I think it’s safe to say that no one wants to lose their jobs or carry around a beverage mug bigger than their head. So far, I have been faced with one of these grim realities. I have become one of those women you see toting those giant plastic insulated mugs filled with carbonated soda. And you just know that these women are trying too “even things out” by filling that sucker with diet coke, only mine is filled with regular coke. Ha! Fooled you.

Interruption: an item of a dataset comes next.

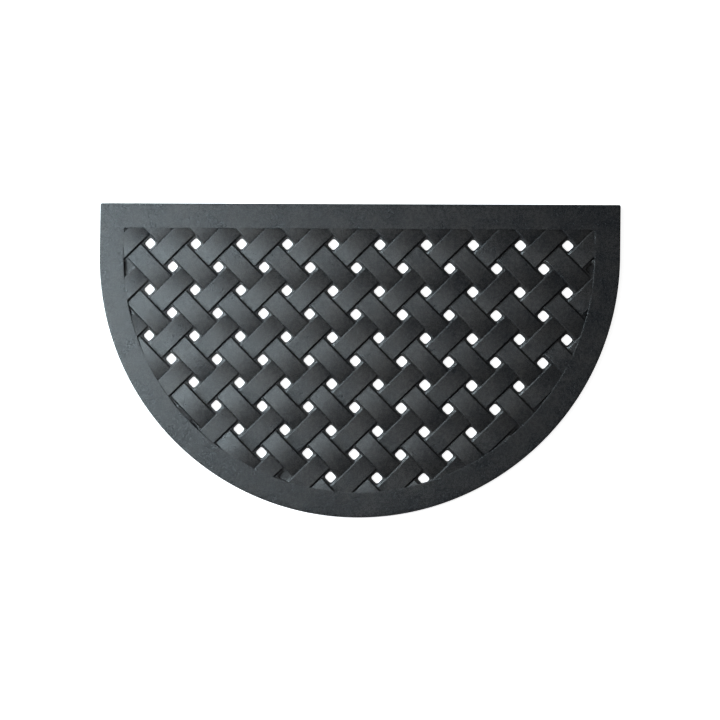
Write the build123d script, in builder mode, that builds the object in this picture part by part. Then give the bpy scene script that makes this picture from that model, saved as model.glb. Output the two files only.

As far as the losing the job thing, I sure hope it doesn’t happen, but the construction industry has been hit hard by the troubled economy. In turn, the architectural community (our job field) is experiencing a slow down and some companies are laying off employees or even asking employees to take a reduction in salary. Most likely, Jeremy and I will have our salaries slashed in 2009, and that’s if we’re one of the lucky ones.
I say we’d be lucky because just the other day I threatened to light my co-worker’s chair on fire. And you should know that we all have Aeron chairs at work, so yeah, it was a pretty big deal. People go nuts for those things.

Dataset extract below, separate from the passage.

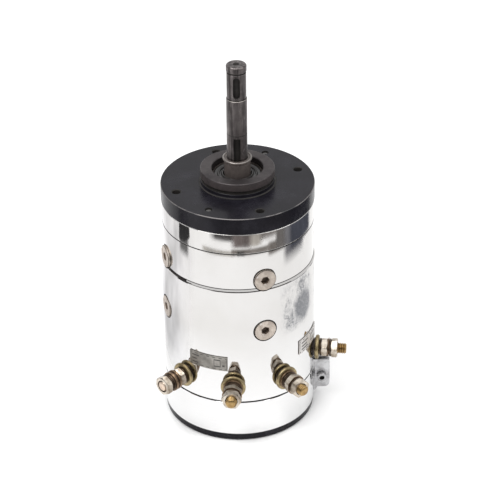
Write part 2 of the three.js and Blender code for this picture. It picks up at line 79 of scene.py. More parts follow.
SHELL_RADIUS = radius_of("yoke_tube")
UPPER_RADIUS = radius_of("drive_end_ring")
BORE_RADIUS = 67.5
SPIGOT_RADIUS = 67.2
BAND_SEAT_RADIUS = 74.6
CAP_RADIUS = radius_of("rear_end_cap")
CAP_TOP = 7.9
BAND_TOP = high("brush_cover_band").z
STEP_BOTTOM = 175.1
STEP_TOP = 178.5
YOKE_BOTTOM = low("yoke_tube").z
YOKE_TOP = high("yoke_tube").z
FLANGE_RADIUS = radius_of("drive_end_flange")
FLANGE_BOTTOM = high("drive_end_ring").z + GAP
FLANGE_TOP = 257.0
BOSS_TOP = high("drive_end_flange").z
BOSS_RADIUS = 36.2
RECESS_RADIUS = 25.0
GROOVE_BOTTOM, GROOVE_TOP, GROOVE_RADIUS = 261.0, 264.5, 33.8
BEARING_TOP = high("drive_bearing_outer_race").z

SCREW_HEIGHTS = {"lower": 129.5, "upper": 187.0}
SCREW_HEAD_RADIUS = 11.2
SCREW_TOP = 76.45
BOLT_CIRCLE = 62.6
TIE_ROD_PLACES = [(low(n) + high(n)) / 2 for n in ("tie_rod_1", "tie_rod_2")]

TERMINAL_HEIGHT = (low("terminal_b_stud").z + high("terminal_b_stud").z) / 2
STUD_RADIUS = 5.5
STUD_END = 109.0
NUT_FLATS = 17.5
NUT_THICKNESS = 6.3
NUT_STARTS = {"a": (84.0, 102.4), "b": (88.3, 97.6), "c": (88.3, 97.6), "d": (84.0, 93.9)}
NUT_TURNS = {"a": (10, 0), "b": (-12, 25), "c": (8, -16), "d": (0, 12)}  # degrees

CLAMP_AZIMUTH = math.radians(1.5)
CLAMP_RADIUS, CLAMP_HEIGHT = 84.0, 27.0
EAR_END = 92.3
EAR_HALF_GAP = 2.5
EAR_THICKNESS = 1.2

SHAFT_TOP = high("shaft").z
SHAFT_RADIUS = 10.0
SHAFT_END_RADIUS = 9.4
SHAFT_RIM_RADIUS = 9.8
SHAFT_SHOULDER = 346.8
KEYWAY_WIDTH = 6.4
KEYWAY_FLOOR = 6.2
UPPER_KEYWAY = (352.7, 368.3)  # centres of its round ends
LOWER_KEYWAY = (278, 307)  # its square ends
COLLAR_TOP = high("shaft_collar").z

SLOTS = 25
CORE_RADIUS = 45.8
COMMUTATOR_BARS = 50
COMMUTATOR_RADIUS = 26
BRUSH_START, BRUSH_END = 26.4, 50
BEARING_RADII = {"rear": (8.8, 20.0), "drive": (12.8, 25.9)}  # bore and outside

ROOM_RADIUS = 1400
ROUND = 192  # sides of the largest turned pieces
FINE = 96
SMALL = 48


# ------------------------------------------------------------------ node helpers
def add_node(tree, kind, inputs=None, **settings):
    """A shader node; an input given as a socket is linked, and anything else is set."""
    node = tree.nodes.new(kind)
    for name, value in settings.items():
        setattr(node, name, value)
    for name, value in (inputs or {}).items():
        socket = node.inputs[name]
        if isinstance(value, bpy.types.NodeSocket):
            tree.links.new(value, socket)
        else:
            socket.default_value = value
    return node


class Shader:
    """A material with a Principled surface and short calls for its procedural layers."""

    def __init__(self, name, metallic=0.0, coat=0.0, coat_roughness=0.1, specular=0.5):
        self.material = bpy.data.materials.new(name)
        self.material.use_nodes = True
        self.tree = self.material.node_tree
        self.surface = self.tree.nodes["Principled BSDF"]
        self.surface.inputs["Metallic"].default_value = metallic
        self.surface.inputs["Coat Weight"].default_value = coat
        self.surface.inputs["Coat Roughness"].default_value = coat_roughness
        self.surface.inputs["Specular IOR Level"].default_value = specular
        self.place = self.add("ShaderNodeTexCoord").outputs["Object"]

    def add(self, kind, inputs=None, **settings):
        return add_node(self.tree, kind, inputs, **settings)

    def link(self, socket, name):
        self.tree.links.new(socket, self.surface.inputs[name])

    def stretched(self, scale):
        return self.add("ShaderNodeMapping", {"Vector": self.place, "Scale": scale}).outputs["Vector"]

    def noise(self, scale, stretch=(1, 1, 1), detail=4.0, roughness=0.55, distortion=0.0):
        inputs = {
            "Vector": self.stretched(stretch),
            "Scale": scale,
            "Detail": detail,
            "Roughness": roughness,
            "Distortion": distortion,
        }
        return self.add("ShaderNodeTexNoise", inputs).outputs["Fac"]

    def remap(self, value, low_in, high_in, low_out, high_out, clamp=True):
        inputs = {
            "Value": value,
            "From Min": low_in,
            "From Max": high_in,
            "To Min": low_out,
            "To Max": high_out,
        }
        return self.add("ShaderNodeMapRange", inputs, clamp=clamp).outputs["Result"]

    def math(self, operation, first, second=0.0):
        node = self.add("ShaderNodeMath", operation=operation)
        for socket, value in zip(node.inputs, (first, second)):
            if isinstance(value, bpy.types.NodeSocket):
                self.tree.links.new(value, socket)
            else:
                socket.default_value = value
        return node.outputs["Value"]

    def mix(self, factor, first, second):
        node = self.add("ShaderNodeMix", data_type="RGBA")
        colour_sockets = (node.inputs[0], node.inputs[6], node.inputs[7])
        for socket, value in zip(colour_sockets, (factor, first, second)):
            if isinstance(value, bpy.types.NodeSocket):
                self.tree.links.new(value, socket)
            elif isinstance(value, (int, float)):
                socket.default_value = value
            else:
                socket.default_value = (*value, 1.0)
        return node.outputs[2]

    def axis(self, name):
        return self.add("ShaderNodeSeparateXYZ", {"Vector": self.place}).outputs[name]

    def radius(self):
        return self.math("SQRT", self.math("ADD", self.squared("X"), self.squared("Y")))

    def squared(self, name):
        value = self.axis(name)
        return self.math("MULTIPLY", value, value)

    def window(self, value, start, end, soft):
        """1 where value lies between start and end, fading to 0 over the distance soft."""
        rise = self.remap(value, start - soft, start, 0.0, 1.0)
        fall = self.remap(value, end, end + soft, 1.0, 0.0)
        return self.math("MULTIPLY", rise, fall)

    def bump(self, height, strength, distance, below=None):
        inputs = {"Height": height, "Strength": strength, "Distance": distance}
        if below is not None:
            inputs["Normal"] = below
        return self.add("ShaderNodeBump", inputs).outputs["Normal"]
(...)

In my defense, my threat was only in jest, but perhaps my timing was not the best. I think management took it pretty well, all things considered. They even pulled me in a closed-door meeting to make everyone outside the closed-door meeting think I was in serious trouble. My superiors even went so far as to have the HR department type up a paper, which I signed, stating that I would not threaten to cause harm to any Aeron chairs so long as I was employed by the firm. Apparently I’m free to put a flame to the cheap Costco chair in the break room, but not the fancy designer chairs. See? I told you it was a pretty big deal.
Anyway, I seem to have gotten side-tracked here. You see, this post is about how I discovered a small way to tighten the old purse strings whilst still indulging in the occasional fountain beverage.
Allow me to explain. I am only in the office three days a week. On those days I require a 44 oz carbonated beverage at my desk in order to successfully make it through the day without “allegedly” threatening to inflict unprovoked harm to inanimate objects in the office. The price I pay for pleasure/sanity in a plastic cup? A cool $1.47.
Now, you coffee drinkers out there are probably scoffing at me right now as you sip your frappuccino from Starbucks at just over $5 a cup. But think, people. I live in Utah. Coffee is barely legal here and if you’re caught drinking it in public, you can be subjected to a hefty fine. Don’t even get me started on what happens to you if you’re caught dancing in public. You do know that Footloose was filmed here don’t you? Remember how those kids won in the end and got their dance? In public? Yeah, that trouble maker Kevin Bacon and those evil dance-seeking kids would never be able to so much as do a jazz square in Utah.
Anyway, back to my fountain drink addiction. If you do the math, at $1.47 a pop, three times a week, adds up to $4.41 per week. If you multiply that by four (average number of weeks in a month), that winds up being a whopping $17.64 in soda pop.
Notice that I wrote if YOU add it up you’ll end up with 17 bucks and some change. When I added it up, it looked as though I was spending $176.40 on soda per month. I immediately freaked out and phoned up Jeremy hyperventilating to him that I was spending almost 200 dollars a month on fountain sodas and that I could see no way to rectify the situation because I wasn't willing to give up my sugar-filled caffeine high. After Jeremy did some deep breathing exercises with me and showed me exactly how decimals points work in multiplication, eventually I settled down. Moments later, my dear husband walked past my work desk and slammed this sucker down with such great force that it shook my family size bag of M&Ms to the floor.
Yep, it’s my Maverick 44 oz super insulated soft drink mug. When it’s filled up with soda, it’s a chore just to lift the thing. I count it as part of my resistance routine whenever I lift it to my mouth to take a sip. A gal can never have too much wrist definition, you know? Annnnnnd, it costs only 59 cents to fill up. It’s a win-win really if you think about it.
As an aside, ‘Maverick’ refers to a local convenience store chain throughout the Intermountain West. Their slogan is “Adventures First Stop!” But I submit that it is actually adventure’s last stop. I’ve been in our local Maverick at odd times and the folks that show up there at the wee hours of the morning are definitely on their way home after an adventure gone wrong. I mean, who shows up to work wearing no pants and only a coat? Let me clarify: who shows up to work wearing a coat holding their pants rolled up in their arms? Someone who doesn’t want a job, that’s who. Ironically, the pant less person I saw at Maverick was an off-duty Maverick employee. I never saw him at that particular store again. Pity, he was one of my favorites and he had great legs.
As a second aside (as if this post wasn’t chock filled with tangents already) I’m totally counting this as a HASAY post because since that giant sucker of a mug came into my life just over a month ago, I have filled it up with ice water. Healthy. Also, if you were paying attention, you would have picked up that I use it as a weight when doing resistance exercises. Again, win-win.
*A third aside, everything in this post is true except for the part about me being pulled into a closed-door meeting. When I threatened to set a chair on fire, my boss only looked at me for a few moments then went back to working. After eleven years, he's pretty much heard it all from me.